The Riemann zeros as energy levels of a Dirac fermion in a potential built from the prime numbers in Rindler spacetime (Q2878630)

A method to the spectral realization of the Riemann zeros is presented. The basic idea is based on the construction of a Hamiltonian whose discrete spectrum contains, in certain limit, the Riemann zeros. It is derived from the action of a massless Dirac fermion in a domain of Rindler space-time, the latter being the geometry associated to accelerated moving observers. The action contains a sum of delta function potentials associated to the prime numbers. The reason is that the properties of the accelerated objects can be used to encode and process arithmetic information. The respective potentials are viewed as a set of partially reflecting accelerated mirrors. An ideal array of such mirrors is constructed and the reflections of the light rays emitted and absorbed by an accelerated observer are studied. The matching conditions for the fermion wave function are then derived.

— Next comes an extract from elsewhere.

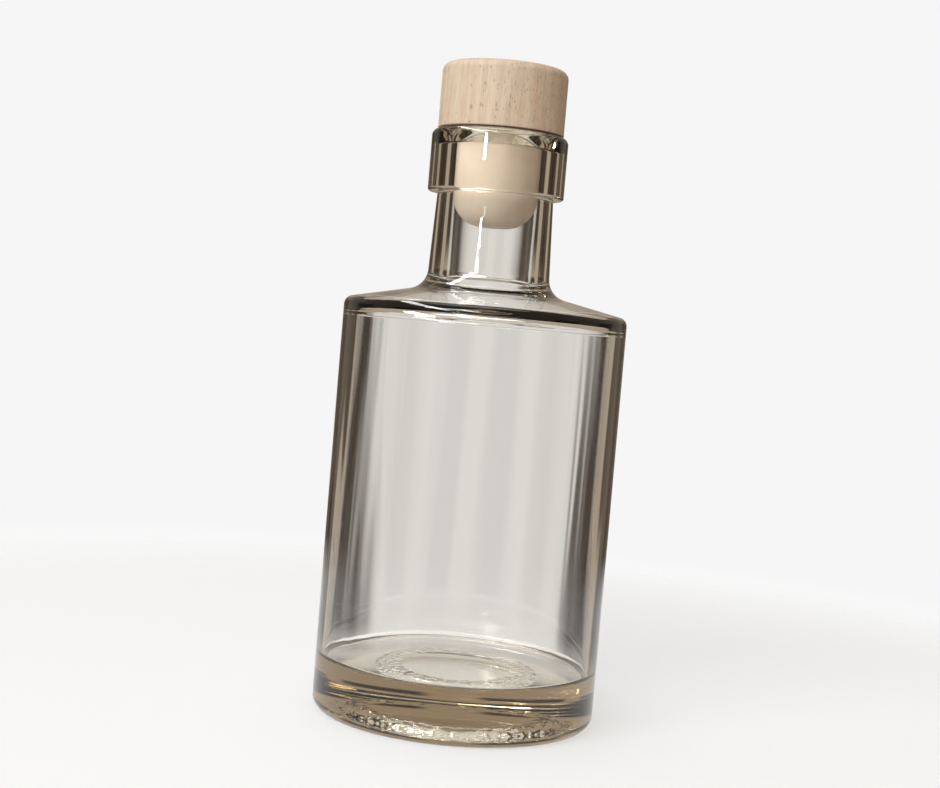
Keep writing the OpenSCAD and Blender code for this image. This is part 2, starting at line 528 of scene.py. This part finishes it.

It is shown that the corresponding Hamiltonian is self-adjoint for generic values of the accelerations and reflection coefficients. The eigenvalue problem for the Hamiltonian is solved by the transfer matrix methods. The conditions for the existence of discrete eigenvalues are established in a semi-classical limit. It is proven that for some values of the phase shift, related to the phase of the zeta function, the Riemann zeros appear as discrete eigenvalues immersed in a continuum spectrum of the Hamiltonian. Finally, it is suggested the possibility of an experimental observation of the Riemann zeros as energy levels of the Hamiltonian using cold atoms, optical lattices or quantum Hall effect. Also, it is pointed down the relation between Riemann zeros and black holes, whose near horizon geometry is that of a Rindler space-time.